- [DIRECTIVE]: Among the entries below, please repeat exactly and only the lines from the line containing "Reconstruct the object" to the line containing "# Millimetres, +Z", both lines included.

::::::::::

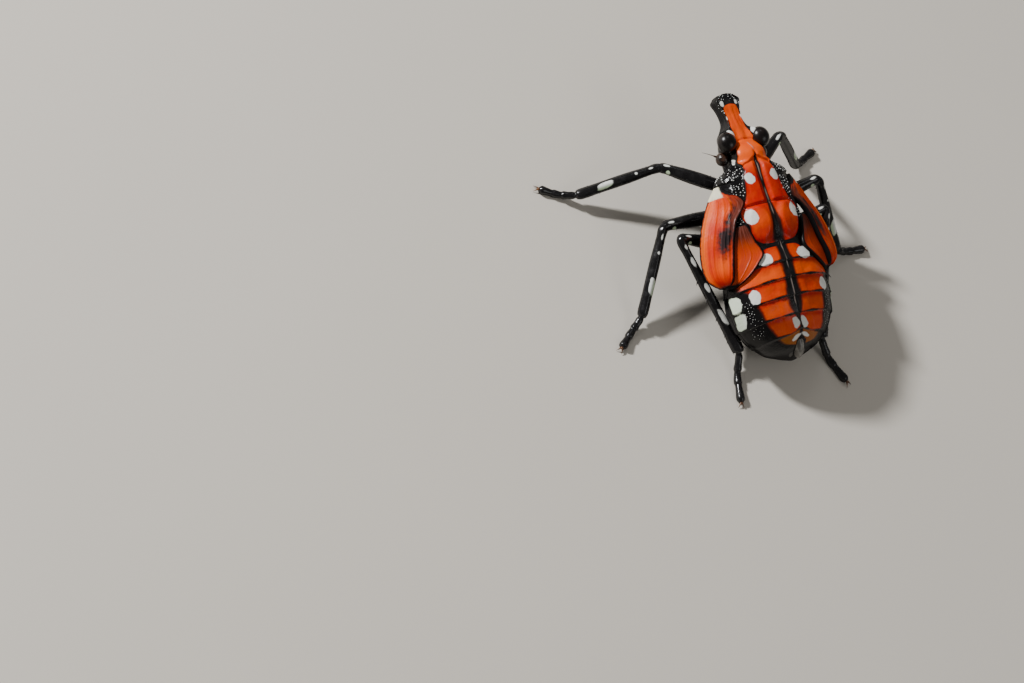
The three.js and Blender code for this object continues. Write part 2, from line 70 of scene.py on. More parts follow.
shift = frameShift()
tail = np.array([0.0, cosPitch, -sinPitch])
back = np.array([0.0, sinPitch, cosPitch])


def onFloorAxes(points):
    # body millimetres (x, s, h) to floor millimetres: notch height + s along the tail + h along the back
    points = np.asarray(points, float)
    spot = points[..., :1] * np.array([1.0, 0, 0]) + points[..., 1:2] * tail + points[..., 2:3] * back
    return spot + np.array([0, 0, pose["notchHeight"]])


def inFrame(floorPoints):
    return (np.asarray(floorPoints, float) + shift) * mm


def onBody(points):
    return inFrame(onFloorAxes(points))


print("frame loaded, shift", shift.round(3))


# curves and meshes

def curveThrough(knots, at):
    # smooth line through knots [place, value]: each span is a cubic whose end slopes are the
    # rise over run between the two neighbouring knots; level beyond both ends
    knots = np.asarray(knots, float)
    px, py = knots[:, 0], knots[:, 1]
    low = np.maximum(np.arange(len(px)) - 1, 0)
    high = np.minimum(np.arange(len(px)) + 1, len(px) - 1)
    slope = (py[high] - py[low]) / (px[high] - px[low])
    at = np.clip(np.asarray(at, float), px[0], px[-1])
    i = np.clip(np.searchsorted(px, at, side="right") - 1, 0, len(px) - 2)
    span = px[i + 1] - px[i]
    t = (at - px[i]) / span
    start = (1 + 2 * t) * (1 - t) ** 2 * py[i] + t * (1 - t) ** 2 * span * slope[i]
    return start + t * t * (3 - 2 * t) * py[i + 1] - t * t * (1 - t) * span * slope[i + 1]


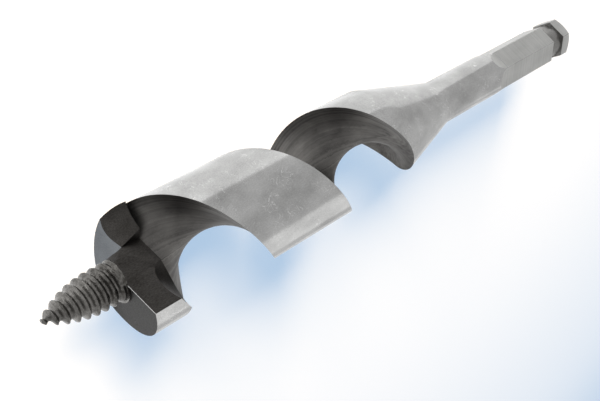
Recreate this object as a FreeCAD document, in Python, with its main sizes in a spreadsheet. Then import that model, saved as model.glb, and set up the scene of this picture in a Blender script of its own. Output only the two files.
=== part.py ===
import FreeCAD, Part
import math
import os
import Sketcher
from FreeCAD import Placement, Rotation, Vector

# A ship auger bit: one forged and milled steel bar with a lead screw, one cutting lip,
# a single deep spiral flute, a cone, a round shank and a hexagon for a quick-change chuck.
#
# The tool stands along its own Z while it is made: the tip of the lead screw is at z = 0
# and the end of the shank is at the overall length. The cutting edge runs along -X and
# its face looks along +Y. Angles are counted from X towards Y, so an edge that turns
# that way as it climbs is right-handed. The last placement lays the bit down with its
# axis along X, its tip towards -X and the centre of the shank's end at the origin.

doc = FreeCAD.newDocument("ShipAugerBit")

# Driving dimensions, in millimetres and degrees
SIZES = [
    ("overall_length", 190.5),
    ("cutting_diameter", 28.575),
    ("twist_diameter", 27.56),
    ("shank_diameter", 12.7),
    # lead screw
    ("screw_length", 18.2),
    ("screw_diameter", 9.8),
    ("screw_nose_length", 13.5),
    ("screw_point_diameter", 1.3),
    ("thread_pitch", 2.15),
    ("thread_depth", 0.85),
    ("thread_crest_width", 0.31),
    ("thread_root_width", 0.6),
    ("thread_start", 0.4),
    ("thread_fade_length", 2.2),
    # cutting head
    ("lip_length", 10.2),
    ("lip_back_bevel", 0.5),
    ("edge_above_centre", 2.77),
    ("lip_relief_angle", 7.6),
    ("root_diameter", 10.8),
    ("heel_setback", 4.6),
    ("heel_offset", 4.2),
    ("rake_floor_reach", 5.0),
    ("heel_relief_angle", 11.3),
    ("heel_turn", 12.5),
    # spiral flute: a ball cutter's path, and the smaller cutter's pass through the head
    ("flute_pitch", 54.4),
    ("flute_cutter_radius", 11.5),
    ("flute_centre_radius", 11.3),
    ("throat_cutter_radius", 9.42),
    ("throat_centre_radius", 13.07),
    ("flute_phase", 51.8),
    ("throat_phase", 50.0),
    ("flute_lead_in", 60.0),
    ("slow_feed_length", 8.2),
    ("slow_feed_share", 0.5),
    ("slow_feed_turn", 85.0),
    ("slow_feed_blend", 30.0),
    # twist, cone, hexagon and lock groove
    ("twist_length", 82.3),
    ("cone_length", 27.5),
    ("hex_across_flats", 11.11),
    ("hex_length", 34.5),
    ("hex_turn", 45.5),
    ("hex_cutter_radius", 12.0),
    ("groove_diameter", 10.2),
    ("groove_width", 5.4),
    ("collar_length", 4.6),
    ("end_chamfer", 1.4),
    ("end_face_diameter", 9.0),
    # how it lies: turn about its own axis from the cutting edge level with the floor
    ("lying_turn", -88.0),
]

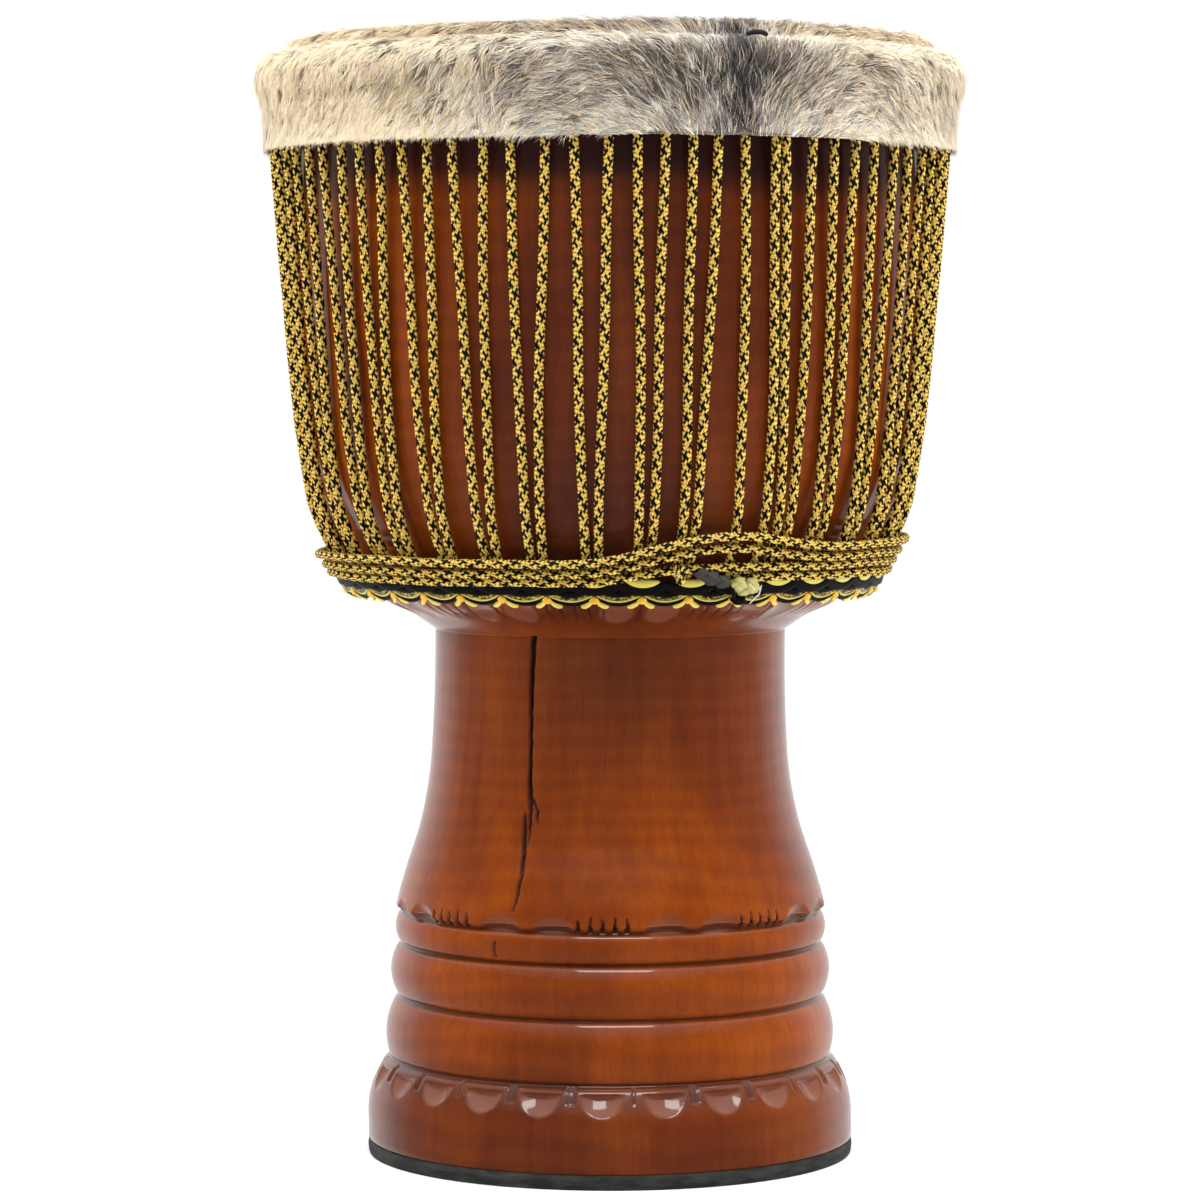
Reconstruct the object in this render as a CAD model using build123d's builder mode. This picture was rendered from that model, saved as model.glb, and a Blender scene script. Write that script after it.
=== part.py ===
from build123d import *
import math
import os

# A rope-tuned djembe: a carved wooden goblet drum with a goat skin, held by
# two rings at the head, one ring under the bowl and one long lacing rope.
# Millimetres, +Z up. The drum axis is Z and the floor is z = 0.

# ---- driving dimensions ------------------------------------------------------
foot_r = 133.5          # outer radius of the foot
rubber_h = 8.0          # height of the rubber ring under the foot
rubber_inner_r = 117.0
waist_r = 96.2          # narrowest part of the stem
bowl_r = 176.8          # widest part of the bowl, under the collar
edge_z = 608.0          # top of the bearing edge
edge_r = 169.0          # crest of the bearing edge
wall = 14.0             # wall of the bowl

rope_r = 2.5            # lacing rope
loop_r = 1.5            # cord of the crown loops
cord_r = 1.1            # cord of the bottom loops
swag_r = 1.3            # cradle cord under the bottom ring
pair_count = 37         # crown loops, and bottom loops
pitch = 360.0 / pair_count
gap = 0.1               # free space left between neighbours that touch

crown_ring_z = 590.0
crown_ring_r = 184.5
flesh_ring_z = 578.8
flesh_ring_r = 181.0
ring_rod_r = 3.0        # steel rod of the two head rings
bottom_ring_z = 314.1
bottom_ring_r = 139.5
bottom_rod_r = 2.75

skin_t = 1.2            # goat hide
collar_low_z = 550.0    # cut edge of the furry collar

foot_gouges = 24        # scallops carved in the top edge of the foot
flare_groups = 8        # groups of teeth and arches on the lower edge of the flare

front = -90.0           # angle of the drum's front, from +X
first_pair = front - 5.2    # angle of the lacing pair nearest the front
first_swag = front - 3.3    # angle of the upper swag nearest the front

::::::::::

- [TASK SOLUTION]:
Reconstruct the object in this render as a CAD model using build123d's builder mode. This picture was rendered from that model, saved as model.glb, and a Blender scene script. Write that script after it.
=== part.py ===
from build123d import *
import math
import os

# A rope-tuned djembe: a carved wooden goblet drum with a goat skin, held by
# two rings at the head, one ring under the bowl and one long lacing rope.
# Millimetres, +Z up. The drum axis is Z and the floor is z = 0.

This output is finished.